The deprecation marks a clean architectural break. Instead of maintaining separate image models alongside its language models, OpenAI is unifying both under the same reasoning framework. Image generation becomes a built-in capability of GPT rather than a parallel system.
Multi-image batching with character consistency removes a friction point from design workflows. A marketing team can generate a family of social media assets or a storyboard spread from a single instruction without manually stitching separate outputs together.
The Codex integration is worth watching. Image generation now sits inside the same environment developers use for code, slides, and browser automation. That puts OpenAI in competition with Midjourney and Google on image quality and, separately, with Canva and Figma on workflow integration.
The benchmark results shift the competitive math. Midjourney, Stability AI, and Google now face a model with leading quality scores distributed across ChatGPT’s 200-million-plus user base. For most of 2026, OpenAI and Google had been trading the top leaderboard position within tight margins. A 242-point gap is a different kind of lead.
The model’s safety architecture (content filtering, C2PA metadata, and what OpenAI described as “ongoing monitoring”) also sets expectations for provenance standards. As regulatory scrutiny of synthetic media intensifies globally, embedding authenticity metadata at the generation stage may become the baseline, not a differentiator.
ChatGPT Images 2.0 is OpenAI's latest image generation model, released April 21, 2026. It is the first image model built on OpenAI's O-series reasoning architecture, which plans compositions and searches the web for context before generating images. It renders text at 99% accuracy across all languages and took the #1 spot on the Image Arena leaderboard within 12 hours of launch with a record 242-point lead.
Core quality improvements are available to all ChatGPT users, including free accounts, through Instant mode. Advanced features like reasoning, web search, multi-image generation (up to 8 images per prompt), and output verification require a ChatGPT Plus subscription ($20/month) or Pro subscription ($200/month). Business and Enterprise plans also include full capabilities.
DALL-E 2 and DALL-E 3 will both be retired on May 12, 2026. GPT-Image-1.5 (released December 2025) remains available through the API for legacy integrations. ChatGPT Images 2.0 replaces DALL-E as OpenAI's primary image generation system going forward.
ChatGPT Images 2.0 topped the Image Arena leaderboard with a 242-point lead, the largest margin ever recorded. Unlike Midjourney, which operates through Discord and a web interface without a public API, Images 2.0 is integrated into ChatGPT and Codex. Midjourney offers stronger community features and style presets, while Images 2.0 has advantages in text rendering, reasoning-driven composition, and ecosystem integration.

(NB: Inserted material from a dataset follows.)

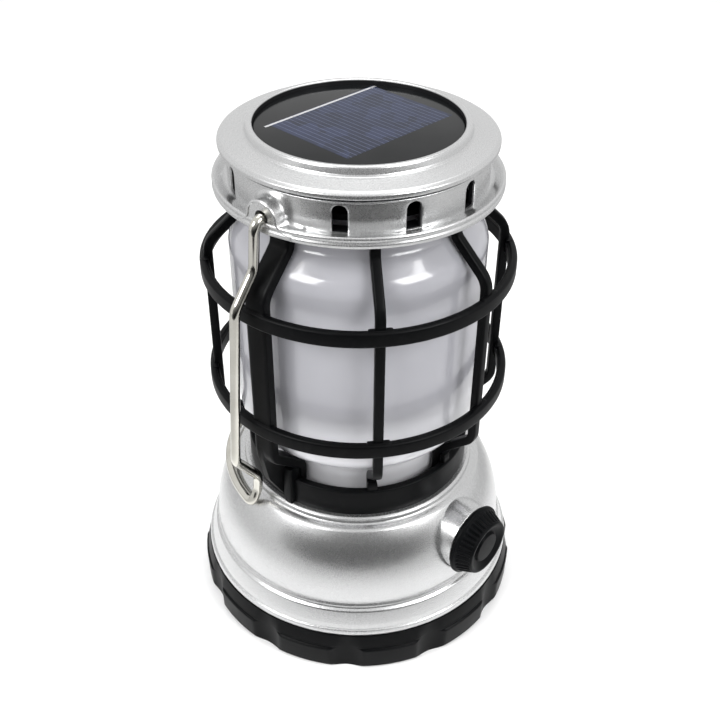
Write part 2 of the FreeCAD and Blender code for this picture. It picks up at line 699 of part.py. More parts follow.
def bail_path():
    """Centreline of the wire: down the +X arm, round the rear of the dome, up the -X arm."""
    lean = math.radians(BAIL_LEAN)
    arm = [V(u, v * math.sin(lean), PIVOT_Z - v * math.cos(lean)) for u, v in bail_corners()]
    start = math.radians(20.0)
    z = PIVOT_Z - BAIL_DROP * math.cos(lean)
    touch = V(BAIL_BAR_R * math.cos(start), BAIL_BAR_R * math.sin(start), z)
    along = V(-math.sin(start), math.cos(start), 0)
    corner = touch - along * ((touch.y - BAIL_DROP * math.sin(lean)) / along.y)
    half = filleted_path(arm + [corner, touch], [3.0, 6.0, 6.0, 6.0, 6.0, 5.0, 3.2])
    back = V(0, BAIL_BAR_R, z)
    bar = Part.Arc(touch, back, V(-touch.x, touch.y, z)).toShape()
    other = [mirrored_x(edge) for edge in half]
    return half + [bar] + other[::-1]


def bail_handle():
    """One length of round wire."""
    edges = bail_path()
    spine = Part.Wire(Part.__sortEdges__(edges))
    section = Part.Wire(Part.makeCircle(BAIL_WIRE_R, V(BAIL_END, 0, PIVOT_Z), V(1, 0, 0)))
    bail = spine.makePipeShell([section], True, False)
    print("bail wire length", round(sum(edge.Length for edge in edges), 1))
    return bail


def bail_retainers():
    """Push-on washers that keep the wire ends inside the crown."""
    inner = BAIL_END + 0.3
    outer = inner + 0.9
    washers = []
    for sign in (1, -1):
        disc = rod(RETAINER_R, V(sign * inner, 0, PIVOT_Z), V(sign * outer, 0, PIVOT_Z))
        bore = rod(BAIL_WIRE_R, V(sign * (inner - 1), 0, PIVOT_Z), V(sign * (outer + 1), 0, PIVOT_Z))
        washers.append(disc.cut(bore))
    return group(washers)


# ---------------------------------------------------------------- knob
def knob():
    """Ribbed cap with a back rim, a dished face and a raised centre."""
    rim_t = 1.4
    edge_cut = 0.7
    dish_depth = 1.5
    dish_r = KNOB_FRONT_R - 1.7
    centre_r = 5.4
    hollow_r = 7.6
    socket_r = 4.6
    rim_front = KNOB_BACK + rim_t
    front = KNOB_BACK + KNOB_LENGTH
    nose_back = front - edge_cut * 2 + 0.2
    skirt = knob_rod(KNOB_BACK_R + 0.5, KNOB_BACK, rim_front)
    cone = knob_cone(KNOB_BACK_R - 0.2, KNOB_FRONT_R, rim_front, front)
    nose_front = nose_back + edge_cut * 2
    nose = knob_cone(KNOB_FRONT_R + edge_cut * 3, KNOB_FRONT_R - edge_cut, nose_back, nose_front)
    keep = knob_rod(30.0, KNOB_BACK - 1, nose_back).fuse(nose)
    body = skirt.fuse(cone).common(keep)
    body = body.cut(knob_rod(dish_r, front - dish_depth, front + 1))
    body = body.fuse(knob_rod(centre_r, front - dish_depth - 0.1, front - 0.3))
    body = body.cut(group(knob_grooves(rim_front, front + 1)))
    body = body.cut(knob_rod(hollow_r, KNOB_BACK - 1, KNOB_BACK + 3.6))
    body = body.fuse(knob_rod(socket_r, KNOB_BACK + 2.4, front - 3.0))
    return body.cut(knob_rod(SHAFT_R, KNOB_BACK - 1, KNOB_BACK + SHAFT_DEPTH)).removeSplitter()


def knob_cone(r0, r1, near, far):
    """Cone on the knob's line, between two distances from the lantern's axis."""
    return Part.makeCone(r0, r1, far - near, knob_point(near), KNOB_OUT)


def knob_grooves(near, far):
    """Round grooves along the cone."""
    groove_r = 0.5
    grooves = []
    for i in range(KNOB_RIBS):
        a = 2 * math.pi * i / KNOB_RIBS
        side = KNOB_SIDE * math.cos(a) + UP * math.sin(a)
        start = knob_point(near) + side * (KNOB_BACK_R + 0.1)
        end = knob_point(far) + side * (KNOB_FRONT_R + 0.1)
        grooves.append(rod(groove_r, start, end))
    return grooves


def knob_shaft():
    return knob_rod(SHAFT_R, SHAFT_END, KNOB_BACK + SHAFT_DEPTH)


def potentiometer():
    """Dimmer body, its threaded bush and three legs."""
    back = 42.0
    body = knob_rod(8.0, back, BOSS_FACE - 2.1)
    bush = knob_rod(BUSH_R, BOSS_FACE - 3.0, BOSS_FACE + 2.2)
    bore = knob_rod(SHAFT_R + 0.08, SHAFT_END - 0.1, BOSS_FACE + 3)
    legs = []
    for x in (-4.0, 0.0, 4.0):
        leg = box(x - 0.5, x + 0.5, -back - 1.4, -back - 0.8, KNOB_Z - 12.0, KNOB_Z - 7.0)
        legs.append(turned(leg, KNOB_AZIMUTH))
    return body.fuse([bush] + legs).cut(bore).removeSplitter()


def potentiometer_nut():
    """Hexagon nut under the knob."""
    corner = 5.4
    nut_t = 1.6
    points = []
    for i in range(7):
        a = math.radians(60 * i)
        side = KNOB_SIDE * math.cos(a) + UP * math.sin(a)
        points.append(knob_point(BOSS_FACE) + side * corner)
    nut = Part.Face(Part.makePolygon(points)).extrude(KNOB_OUT * nut_t)
    return nut.cut(knob_rod(BUSH_R + 0.02, BOSS_FACE - 4, BOSS_FACE + 6))


# ---------------------------------------------------------------- power
def batteries():
    """Two round cells side by side, with a raised button at one end."""
    cells = []
    for y in BATTERY_Y:
        can = rod(BATTERY_R, V(-BATTERY_L / 2, y, BATTERY_Z), V(BATTERY_L / 2 - 0.8, y, BATTERY_Z))
        button = rod(3.0, V(BATTERY_L / 2 - 0.8, y, BATTERY_Z), V(BATTERY_L / 2, y, BATTERY_Z))
        cells.append(can.fuse(button))
    return group(cells)


def battery_holder():
    """Open tray with end walls, a rib between the cells and a boss under each board post."""
    half_l = BATTERY_L / 2 + 5.0
    half_w = 22.4
    floor = 2.7
    tray = box(-half_l, half_l, -half_w, half_w, floor, BATTERY_Z + 2.0)
    for y in BATTERY_Y:
        lane_half = BATTERY_R + 0.3
        end = half_l - 1.8
        tray = tray.cut(box(-end, end, y - lane_half, y + lane_half, BATTERY_Z - 9.5, 40.0))
    bosses = [cylinder(POST_R, floor, BATTERY_Z + 2.0, place) for place in board_post_places()]
    return tray.fuse(bosses).removeSplitter()


def battery_contacts():
    """A leaf and a coil-shaped stub at each end of each lane."""
    pieces = []
    half_l = BATTERY_L / 2 + 3.2
    for y in BATTERY_Y:
        pieces.append(box(half_l - 0.5, half_l, y - 5.0, y + 5.0, BATTERY_Z - 6.0, BATTERY_Z + 6.0))
        pieces.append(rod(2.6, V(BATTERY_L / 2 + 0.05, y, BATTERY_Z), V(half_l - 0.5, y, BATTERY_Z)))
        pieces.append(box(-half_l, -half_l + 0.5, y - 5.0, y + 5.0, BATTERY_Z - 6.0, BATTERY_Z + 6.0))
        pieces.append(rod(2.6, V(-half_l + 0.5, y, BATTERY_Z), V(-BATTERY_L / 2 - 0.05, y, BATTERY_Z)))
    return group(pieces)


def main_board():
    """Charge and dimmer board above the cells."""
    board = box(-29.0, 29.0, -24.4, 24.4, BOARD_Z, BOARD_TOP_Z)
    holes = [cylinder(CLEARANCE_R, BOARD_Z - 1, BOARD_TOP_Z + 1, p) for p in board_post_places()]
    return board.cut(group(holes))


def board_post_places():
    x, y = (25.5, 22.0)
    return [(-x, -y), (x, -y), (-x, y), (x, y)]


def board_parts():
    """Chips, an inductor, capacitors and the connector on the board."""
    z = BOARD_TOP_Z
    pieces = [box(-4.0, 4.0, -3.0, 3.0, z, z + 1.6), box(-15.0, -10.0, 4.0, 8.0, z, z + 1.5),
              box(8.0, 15.0, 6.0, 13.0, z, z + 4.5), box(-24.0, -14.0, -12.0, -6.0, z, z + 6.0)]
    for x in (14.0, 21.0):
        pieces.append(cylinder(2.6, z, z + 8.0, (x, -9.0)))
    return group(pieces)


def board_posts():
    """Tapped spacers between the battery tray's bosses and the board."""
    foot = BATTERY_Z + 2.0
    bore_foot = BOARD_Z - 4.0
    posts = []
    for place in board_post_places():
        bore = cylinder(BOARD_SCREW[2], bore_foot, BOARD_Z + 1, place)
        posts.append(cylinder(POST_R, foot, BOARD_Z, place).cut(bore))
    return group(posts)


def board_screws():
    top = BOARD_TOP_Z + BOARD_SCREW[1]
    return group([screw(*BOARD_SCREW, V(x, y, top), DOWN) for x, y in board_post_places()])


def solar_lead():
    """Lead from the panel, down inside the +X pillar, through the deck to the board."""
    under_panel = 14.0
    run_z = 173.5
    top = [V(under_panel, 0, BACKING_Z), V(under_panel, 0, run_z), V(LEAD_CROWN_R, 0, run_z)]
    jog = [V(LEAD_CROWN_R, 0, 165.4), V(RIB_TOP_R, 0, 160.8)]
    foot = [V(RIB_FOOT_R, 0, 50.5), V(24.0, 0, 42.0), V(24.0, 0, BOARD_TOP_Z)]
    corners = top + jog + rib_corners()[1:-1] + foot
    radii = [3.5, 3.0, 5.0, 5.0] + RIB_RADII + [5.0, 5.0]
    path = filleted_path(corners, radii)
    lead = swept(path, LEAD_R)
    print("solar lead length", round(sum(e.Length for e in path), 1))
    return lead


def light_lead():
    """Lead from the board straight up through the deck to the light board."""
    lead_r = 1.2
    beside = 10.0
    corners = [V(0, beside, BOARD_TOP_Z), V(0, beside, 40.0), V(0, 0, 48.0),
               V(0, 0, NECK_Z + LED_BOARD_LIFT)]
    path = filleted_path(corners, [5.0, 5.0])
    print("light lead length", round(sum(e.Length for e in path), 1))
    return swept(path, lead_r)


# ---------------------------------------------------------------- build
def main():
    os.makedirs("parts", exist_ok=True)
    front, rear = halves(cage())
    nodes = {
        "base_cup": base_cup(),
        "base_screws": base_screws(),
        "base_shell": base_shell(),
        "lamp_platform": lamp_platform().cut(lead_channel()).cut(collar_screws()),
        "globe_seal": globe_seal(),
        "globe_collar": globe_collar().cut(lead_channel()),
        "collar_screws": collar_screws(),
        "led_board": led_board(),
        "led_chips": led_chips(),
        "led_board_screws": led_board_screws(),
        "globe": globe(),
        "globe_cap": globe_cap(),
        "cage_front": front,
        "cage_rear": rear,
        "crown_screws": crown_screws(),
        "crown_housing": crown_housing(),
        "top_cap": top_cap(),
        "panel_seal": panel_seal(),
        "panel_board": panel_board(),
        "solar_cell": solar_cell(),
        "cell_busbar": cell_busbar(),
        "panel_glass": panel_glass(),
        "bail_handle": bail_handle(),
        "bail_retainers": bail_retainers(),
        "knob": knob(),
        "knob_shaft": knob_shaft(),
        "potentiometer": potentiometer(),
        "potentiometer_nut": potentiometer_nut(),
        "batteries": batteries(),
        "battery_holder": battery_holder(),
        "battery_contacts": battery_contacts(),
        "main_board": main_board(),
        "board_parts": board_parts(),
        "board_posts": board_posts(),
        "board_screws": board_screws(),
        "solar_lead": solar_lead(),
        "light_lead": light_lead(),
    }
    for name, shape in nodes.items():
        save(name, shape)


main()
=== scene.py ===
import json
import math

import bmesh
import bpy
import numpy as np
from mathutils import Matrix, Vector


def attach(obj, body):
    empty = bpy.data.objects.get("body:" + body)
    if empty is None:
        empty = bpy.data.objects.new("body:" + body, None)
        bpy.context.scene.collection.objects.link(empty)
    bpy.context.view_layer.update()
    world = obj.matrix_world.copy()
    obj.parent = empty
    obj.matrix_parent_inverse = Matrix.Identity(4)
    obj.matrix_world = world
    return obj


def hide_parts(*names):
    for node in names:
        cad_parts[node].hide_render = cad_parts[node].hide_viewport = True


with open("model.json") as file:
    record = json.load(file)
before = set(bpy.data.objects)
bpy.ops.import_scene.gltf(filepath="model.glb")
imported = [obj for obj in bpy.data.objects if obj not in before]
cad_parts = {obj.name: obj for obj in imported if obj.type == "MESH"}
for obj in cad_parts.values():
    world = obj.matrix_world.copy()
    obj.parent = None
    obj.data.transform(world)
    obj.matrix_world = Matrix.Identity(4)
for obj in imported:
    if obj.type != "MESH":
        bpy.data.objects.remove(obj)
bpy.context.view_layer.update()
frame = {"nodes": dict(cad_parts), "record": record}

MM = 0.001
TAU = 2 * np.pi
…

The API model identifier is gpt-image-2 with token-based pricing: $8 per million tokens for image input, $2 for cached input, and $30 per million tokens for image output. Per-image costs typically range from $0.04 to $0.35 depending on prompt complexity and resolution (up to 2K). The API is expected to open to developers in early May 2026.
OpenAI claims 99% text rendering accuracy across any language and script, including Japanese, Korean, Chinese, Hindi, and Bengali. This is a major improvement over DALL-E 3 and other AI image generators, which frequently distorted letterforms and produced gibberish. If this figure holds in independent testing, Images 2.0 becomes viable for production graphic design and marketing assets.